@nahanil/zh-tokenizer
v0.1.3
Published
Tokenize Chinese texts into words.
Downloads
39
Readme
@nahanil/zh-tokenizer
Tokenizes Chinese texts into words using CC-CEDICT.
Extended from https://github.com/takumif/cedict-lookup
Installation
Use npm to install:
npm install @nahanil/zh-tokenizer --save
Updated Usage
Make sure to provide the CC-CEDICT data. Will not work with simplified characters
const tokenizer = require('@nahanil/zh-tokenizer')('./cedict.txt')
console.log(tokenizer.tokenize('我是中国人。'))
Usage
Make sure to provide the CC-CEDICT data.
const tokenizer = require('@nahanil/zh-tokenizer')('./cedict.txt')
console.log(tokenizer.tokenize('我是中国人。'))
const tokenizer = require('@nahanil/zh-tokenizer')('./cedict.txt', 'traditional')

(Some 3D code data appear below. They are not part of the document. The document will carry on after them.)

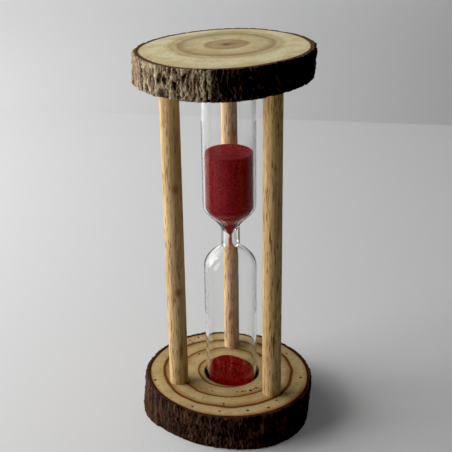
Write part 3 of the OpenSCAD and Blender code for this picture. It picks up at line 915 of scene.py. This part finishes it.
half = SHEET_SIDE / 2
corners = [(-half, -half, 0), (half, -half, 0), (half, half, 0), (-half, half, 0)]
sheet = mesh_object("paper_sheet", corners, [(0, 1, 2, 3)])
sheet.rotation_euler = (0, 0, math.radians(SHEET_TURN))
profile = [(TABLE_FLAT * k / 10, -TABLE_DROP) for k in range(1, 11)]
profile += [(TABLE_FLAT + TABLE_RISE * math.sin(t), TABLE_RISE * (1 - math.cos(t)) - TABLE_DROP)
            for t in (math.pi / 2 * k / 16 for k in range(1, 17))]
points = rings(profile, TABLE_AROUND) + [(0.0, 0.0, -TABLE_DROP)]
faces = ring_faces(len(profile), TABLE_AROUND)
faces += [(len(points) - 1, i, (i + 1) % TABLE_AROUND) for i in range(TABLE_AROUND)]
table = mesh_object("table", points, faces)
give(sheet, glow_paper("paper", 0.605, 0.06, slope=(-0.12, 0.10)))
give(table, glow_paper("table_top", 0.515, 0.0, slope=(-0.40, 0.33)))
flag = mesh_object("black_flag", rings([(FLAG_INNER, 0.5), (FLAG_OUTER, 0.5)], 64), ring_faces(2, 64))
give(flag, glow_paper("black_card", 0.02, 0.0))
flag.visible_camera = flag.visible_diffuse = False
flag.visible_transmission = flag.visible_shadow = False


def lamp(name, angle, elevation, distance, size, power, colour=(1, 1, 1)):
    """A square area light that faces the middle of the timer. angle is its direction about Z, from +X, in
    degrees, and lengths are in metres."""
    data = bpy.data.lights.new(name, "AREA")
    data.size = size
    data.energy = power
    data.color = colour
    thing = bpy.data.objects.new(name, data)
    bpy.context.scene.collection.objects.link(thing)
    turn, rise = math.radians(angle), math.radians(elevation)
    way = Vector((math.cos(turn) * math.cos(rise), math.sin(turn) * math.cos(rise), math.sin(rise)))
    thing.location = Vector((0, 0, TIMER_MIDDLE)) + way * distance
    thing.location.z = max(thing.location.z, size / 2 * math.cos(rise) + 0.01)
    thing.rotation_euler = way.to_track_quat("Z", "Y").to_euler()
    thing.visible_camera = False
    return thing


lamp("window_low", 187, 12, 0.8, 0.7, 8.4)
lamp("window_side", 165, 14, 0.85, 0.7, 3.6)
lamp("window_high", 150, 32, 0.9, 0.7, 3.2)

world = bpy.data.worlds.new("room")
world.use_nodes = True
world.node_tree.nodes["Background"].inputs["Color"].default_value = (0.9, 0.93, 1.0, 1)
world.node_tree.nodes["Background"].inputs["Strength"].default_value = 0.05
bpy.context.scene.world = world
view = bpy.context.scene.view_settings
view.view_transform = "Standard"
view.use_curve_mapping = True
view.curve_mapping.black_level = (BLACK, BLACK, BLACK)
view.curve_mapping.update()

camera_data = bpy.data.cameras.new("camera")
camera_data.lens = LENS
camera = bpy.data.objects.new("camera", camera_data)
bpy.context.scene.collection.objects.link(camera)
camera.location = Vector(CAMERA_PLACE) * MM
turned_down = Matrix.Rotation(math.pi / 2 - PITCH, 3, "X")
camera.rotation_euler = (turned_down @ Matrix.Rotation(ROLL, 3, "Z")).to_euler()
bpy.context.scene.camera = camera
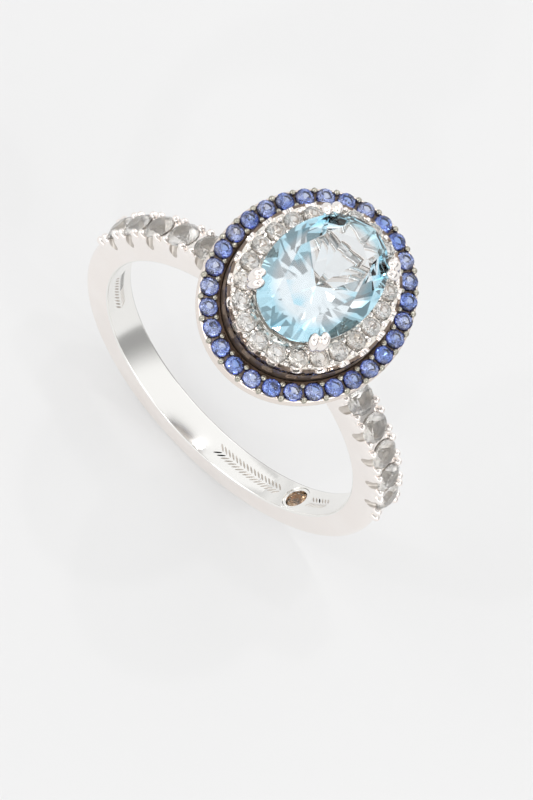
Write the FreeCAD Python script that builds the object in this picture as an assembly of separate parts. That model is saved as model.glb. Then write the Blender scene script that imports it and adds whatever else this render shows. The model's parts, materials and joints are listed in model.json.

console.log(tokenizer.tokenize('我是中國人。'))
Output:
[ { traditional: '我',
simplified: '我',
pinyin: 'wo3',
pinyinPretty: 'wǒ',
english: 'I/me/my' },
{ traditional: '是',
simplified: '是',
pinyin: 'shi4',
pinyinPretty: 'shì',
english: 'is/are/am/yes/to be\nvariant of 是[shi4]/(used in given names)' },
{ traditional: '中國人',
simplified: '中国人',
pinyin: 'zhong1 guo2 ren2',
pinyinPretty: 'zhōng guó rén',
english: 'Chinese person' },
{ traditional: '。',
simplified: '。',
pinyin: null,
pinyinPretty: null,
english: null } ]